Ce droit d'accès des employés est en général peu problématique pour l'employeur durant le cours ordinaire de la relation de travail et cela signifie que l'employeur est tenu de présenter son dossier dans son intégralité sur demande de l'employé. En revanche, certaines situations requièrent de l'employeur une analyse au cas par cas en cas d'exercice de ce droit d'accès. Par exemple, si une enquête interne est en cours contre un collaborateur et qu'un rapport intermédiaire est établit dans le cadre de l'enquête, ce dernier devra être versé au dossier personnel du collaborateur concerné et la consultation d’un tel rapport par le collaborateur peut aller à l’encontre des objectifs de l’enquête. Dans de telles situations, il est donc recommandé de limiter le droit d'accès des employés, par exemple en invoquant des intérêts prépondérants comme le prévoit l’art. 26 al. 2 let. a LPD. Il en va de même lorsqu’un procès est en cours entre l’employeur et l’employé.
Cependant, même en présence d’intérêts prépondérants, il n’est pas possible de refuser purement et simplement au collaborateur d’exercer son droit d'accès. Il est donc nécessaire de déterminer au cas par cas, pour chaque information, si le droit d'accès du collaborateur peut être restreint ou non.

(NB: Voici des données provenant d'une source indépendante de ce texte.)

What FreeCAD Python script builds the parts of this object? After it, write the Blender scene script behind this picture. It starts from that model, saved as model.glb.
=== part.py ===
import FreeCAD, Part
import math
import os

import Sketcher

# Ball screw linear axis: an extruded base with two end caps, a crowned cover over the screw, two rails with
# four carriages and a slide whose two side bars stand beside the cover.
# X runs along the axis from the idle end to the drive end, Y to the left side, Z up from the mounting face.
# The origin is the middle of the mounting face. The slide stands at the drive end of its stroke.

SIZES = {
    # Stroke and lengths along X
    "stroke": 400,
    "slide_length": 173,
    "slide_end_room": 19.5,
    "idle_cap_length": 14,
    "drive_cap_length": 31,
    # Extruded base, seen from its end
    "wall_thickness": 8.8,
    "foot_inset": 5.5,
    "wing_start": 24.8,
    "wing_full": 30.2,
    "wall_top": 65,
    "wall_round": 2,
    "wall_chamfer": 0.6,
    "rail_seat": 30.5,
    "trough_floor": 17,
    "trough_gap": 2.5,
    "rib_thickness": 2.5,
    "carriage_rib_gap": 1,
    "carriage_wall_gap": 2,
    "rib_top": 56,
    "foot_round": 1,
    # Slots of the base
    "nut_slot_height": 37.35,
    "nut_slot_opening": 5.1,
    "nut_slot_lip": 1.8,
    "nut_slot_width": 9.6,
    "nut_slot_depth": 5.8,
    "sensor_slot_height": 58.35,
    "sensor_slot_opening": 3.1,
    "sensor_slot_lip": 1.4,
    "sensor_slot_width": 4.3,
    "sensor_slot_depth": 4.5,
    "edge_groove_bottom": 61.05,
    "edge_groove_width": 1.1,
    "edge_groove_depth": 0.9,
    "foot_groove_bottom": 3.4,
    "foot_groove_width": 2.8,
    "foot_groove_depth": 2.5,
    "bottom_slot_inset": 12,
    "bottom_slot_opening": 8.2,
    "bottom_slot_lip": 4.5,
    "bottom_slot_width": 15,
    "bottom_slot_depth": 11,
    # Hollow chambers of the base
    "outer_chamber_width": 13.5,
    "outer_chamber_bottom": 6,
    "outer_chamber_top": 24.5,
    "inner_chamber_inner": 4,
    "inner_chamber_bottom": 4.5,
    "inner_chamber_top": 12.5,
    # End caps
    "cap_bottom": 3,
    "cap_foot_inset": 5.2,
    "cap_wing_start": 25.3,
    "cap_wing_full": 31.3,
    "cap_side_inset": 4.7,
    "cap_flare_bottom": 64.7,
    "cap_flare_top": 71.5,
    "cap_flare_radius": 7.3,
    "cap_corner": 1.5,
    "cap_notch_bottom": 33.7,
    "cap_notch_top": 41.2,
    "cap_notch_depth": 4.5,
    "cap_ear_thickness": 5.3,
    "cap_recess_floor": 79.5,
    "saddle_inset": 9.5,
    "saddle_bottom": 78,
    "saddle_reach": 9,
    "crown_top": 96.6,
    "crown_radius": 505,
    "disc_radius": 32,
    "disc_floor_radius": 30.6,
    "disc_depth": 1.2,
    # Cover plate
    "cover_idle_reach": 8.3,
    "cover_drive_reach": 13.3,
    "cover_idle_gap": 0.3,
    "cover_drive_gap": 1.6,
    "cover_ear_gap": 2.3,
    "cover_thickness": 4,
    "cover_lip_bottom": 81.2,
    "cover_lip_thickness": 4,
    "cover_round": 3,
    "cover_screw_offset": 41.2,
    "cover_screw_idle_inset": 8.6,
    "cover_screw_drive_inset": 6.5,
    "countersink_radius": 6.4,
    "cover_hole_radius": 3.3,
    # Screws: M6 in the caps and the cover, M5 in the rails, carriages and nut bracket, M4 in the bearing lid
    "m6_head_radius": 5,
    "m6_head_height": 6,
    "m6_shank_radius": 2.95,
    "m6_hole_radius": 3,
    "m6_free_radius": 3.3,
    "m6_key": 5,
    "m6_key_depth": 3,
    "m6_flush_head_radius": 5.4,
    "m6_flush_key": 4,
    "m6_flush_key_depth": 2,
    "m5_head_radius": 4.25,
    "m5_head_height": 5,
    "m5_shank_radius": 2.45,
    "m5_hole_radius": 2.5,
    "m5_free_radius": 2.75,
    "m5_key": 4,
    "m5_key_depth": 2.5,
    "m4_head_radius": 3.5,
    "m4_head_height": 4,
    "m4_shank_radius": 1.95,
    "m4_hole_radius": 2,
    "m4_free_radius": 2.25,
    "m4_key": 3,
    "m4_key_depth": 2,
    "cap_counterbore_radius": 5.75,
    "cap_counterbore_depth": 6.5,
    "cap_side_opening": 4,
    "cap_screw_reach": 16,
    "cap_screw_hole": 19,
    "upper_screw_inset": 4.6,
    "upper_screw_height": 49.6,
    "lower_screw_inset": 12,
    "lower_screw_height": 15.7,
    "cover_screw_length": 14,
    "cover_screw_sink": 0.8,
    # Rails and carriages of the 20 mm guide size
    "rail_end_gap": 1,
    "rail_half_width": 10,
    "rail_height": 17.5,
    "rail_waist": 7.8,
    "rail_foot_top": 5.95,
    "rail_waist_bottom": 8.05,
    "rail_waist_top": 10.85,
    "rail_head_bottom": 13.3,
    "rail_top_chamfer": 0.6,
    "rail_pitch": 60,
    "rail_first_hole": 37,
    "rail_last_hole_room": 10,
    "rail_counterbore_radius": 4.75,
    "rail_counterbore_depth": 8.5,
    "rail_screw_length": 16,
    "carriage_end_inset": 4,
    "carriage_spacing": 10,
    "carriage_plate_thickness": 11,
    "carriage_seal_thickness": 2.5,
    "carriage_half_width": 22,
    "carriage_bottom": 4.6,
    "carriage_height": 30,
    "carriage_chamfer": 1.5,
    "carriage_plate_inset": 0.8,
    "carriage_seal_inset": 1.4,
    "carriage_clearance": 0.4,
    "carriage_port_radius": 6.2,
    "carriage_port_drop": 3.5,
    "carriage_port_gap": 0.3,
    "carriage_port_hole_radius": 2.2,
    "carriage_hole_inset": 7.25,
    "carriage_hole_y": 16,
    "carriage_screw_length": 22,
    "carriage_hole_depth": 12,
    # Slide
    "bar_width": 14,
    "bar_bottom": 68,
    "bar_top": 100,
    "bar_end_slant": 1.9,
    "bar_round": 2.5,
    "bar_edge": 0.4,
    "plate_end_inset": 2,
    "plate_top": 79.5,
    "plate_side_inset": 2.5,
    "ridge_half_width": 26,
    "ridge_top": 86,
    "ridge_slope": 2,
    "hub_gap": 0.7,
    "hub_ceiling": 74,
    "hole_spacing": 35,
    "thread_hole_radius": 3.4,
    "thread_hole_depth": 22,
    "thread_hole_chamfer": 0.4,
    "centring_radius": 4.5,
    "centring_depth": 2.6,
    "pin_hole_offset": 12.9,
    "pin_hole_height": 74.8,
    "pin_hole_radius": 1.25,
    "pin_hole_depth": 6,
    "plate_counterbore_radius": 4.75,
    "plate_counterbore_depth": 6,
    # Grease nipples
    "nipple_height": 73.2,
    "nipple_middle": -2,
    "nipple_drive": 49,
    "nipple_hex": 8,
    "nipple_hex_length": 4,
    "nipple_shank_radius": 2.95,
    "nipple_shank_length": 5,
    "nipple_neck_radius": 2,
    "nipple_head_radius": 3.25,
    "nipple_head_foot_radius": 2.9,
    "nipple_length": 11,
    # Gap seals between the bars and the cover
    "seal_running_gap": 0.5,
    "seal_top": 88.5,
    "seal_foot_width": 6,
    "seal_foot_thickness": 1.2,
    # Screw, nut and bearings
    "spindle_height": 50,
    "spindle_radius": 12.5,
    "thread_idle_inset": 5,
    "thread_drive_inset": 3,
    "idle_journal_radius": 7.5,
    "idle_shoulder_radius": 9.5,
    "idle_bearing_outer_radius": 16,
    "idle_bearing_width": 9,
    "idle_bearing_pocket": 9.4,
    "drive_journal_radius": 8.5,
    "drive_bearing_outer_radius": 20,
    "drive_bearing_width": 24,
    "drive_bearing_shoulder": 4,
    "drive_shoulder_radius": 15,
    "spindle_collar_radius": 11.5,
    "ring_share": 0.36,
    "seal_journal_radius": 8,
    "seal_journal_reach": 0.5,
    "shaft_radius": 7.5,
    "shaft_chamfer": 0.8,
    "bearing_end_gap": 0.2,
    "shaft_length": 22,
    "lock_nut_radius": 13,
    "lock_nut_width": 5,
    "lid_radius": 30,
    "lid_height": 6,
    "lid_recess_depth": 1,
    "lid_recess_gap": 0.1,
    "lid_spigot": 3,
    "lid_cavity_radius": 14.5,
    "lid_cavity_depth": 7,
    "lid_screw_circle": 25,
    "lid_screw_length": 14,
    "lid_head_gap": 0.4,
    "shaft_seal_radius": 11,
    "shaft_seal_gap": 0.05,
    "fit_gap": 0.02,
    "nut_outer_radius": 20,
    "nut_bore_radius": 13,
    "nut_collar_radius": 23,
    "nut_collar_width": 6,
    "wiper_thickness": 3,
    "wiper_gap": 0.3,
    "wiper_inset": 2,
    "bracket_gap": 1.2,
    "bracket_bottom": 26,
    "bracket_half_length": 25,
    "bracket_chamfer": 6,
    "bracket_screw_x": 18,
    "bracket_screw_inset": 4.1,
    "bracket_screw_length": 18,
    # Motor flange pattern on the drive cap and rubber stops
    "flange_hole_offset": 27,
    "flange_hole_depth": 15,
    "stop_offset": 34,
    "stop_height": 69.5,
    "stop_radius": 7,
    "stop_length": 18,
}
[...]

Selon l’art. 30 LPD, il n’est pas permis de traiter des données contre la volonté expresse de la personne concernée. L’employé ne peut cependant empêcher son employeur de récolter certaines informations dans la mesure où cette collecte est nécessaire à l'exécution du contrat de travail. Son droit de faire supprimer des données le concernant est également limité en raison de l’existence d’un contrat de travail. L'employé peut toutefois exiger que les données erronées soient ôtées de son dossier (c’est-à-dire celles qui étaient déjà incorrectes au moment de leur enregistrement, cf. ci-dessus) ou celles devenues inutiles (certificats médicaux antédiluviens, éventuellement le dossier de candidature, etc.). Dans ce cadre, il est recommandé de suivre la règle générale suivante: les pièces pouvant encore servir à apprécier le bien-fondé de prétentions exigibles (i.e. non-prescrites) ne doivent pas être éliminées, même si le collaborateur en fait la demande.
Important! Lorsqu’un collaborateur démissionne et vous demande de supprimer son dossier personnel de votre système de données, il ne renonce pas de ce fait à ses droits en tant qu’employé. Il se peut donc tout à fait qu’il exerce certains de ses droits par la suite, par exemple en effectuant une demande d'accès ou en demandant la remise d’un certificat de travail.
Le dossier personnel ne doit pas être communiqué à des tiers.
Les dossiers personnels contiennent généralement des données personnelles sensibles au sens de la LPD. Ils ne doivent donc pas être communiqués à des tiers. En cas de fusion d’entreprises, cela peut engendrer une situation délicate lorsque l’entreprise acquéreuse souhaite déterminer si l’entreprise qu’elle souhaite reprendre doit encore s’acquitter d’importantes obligations envers son personnel. Sans motifs justificatifs, cette entreprise ne devrait donc pas avoir accès à ces données.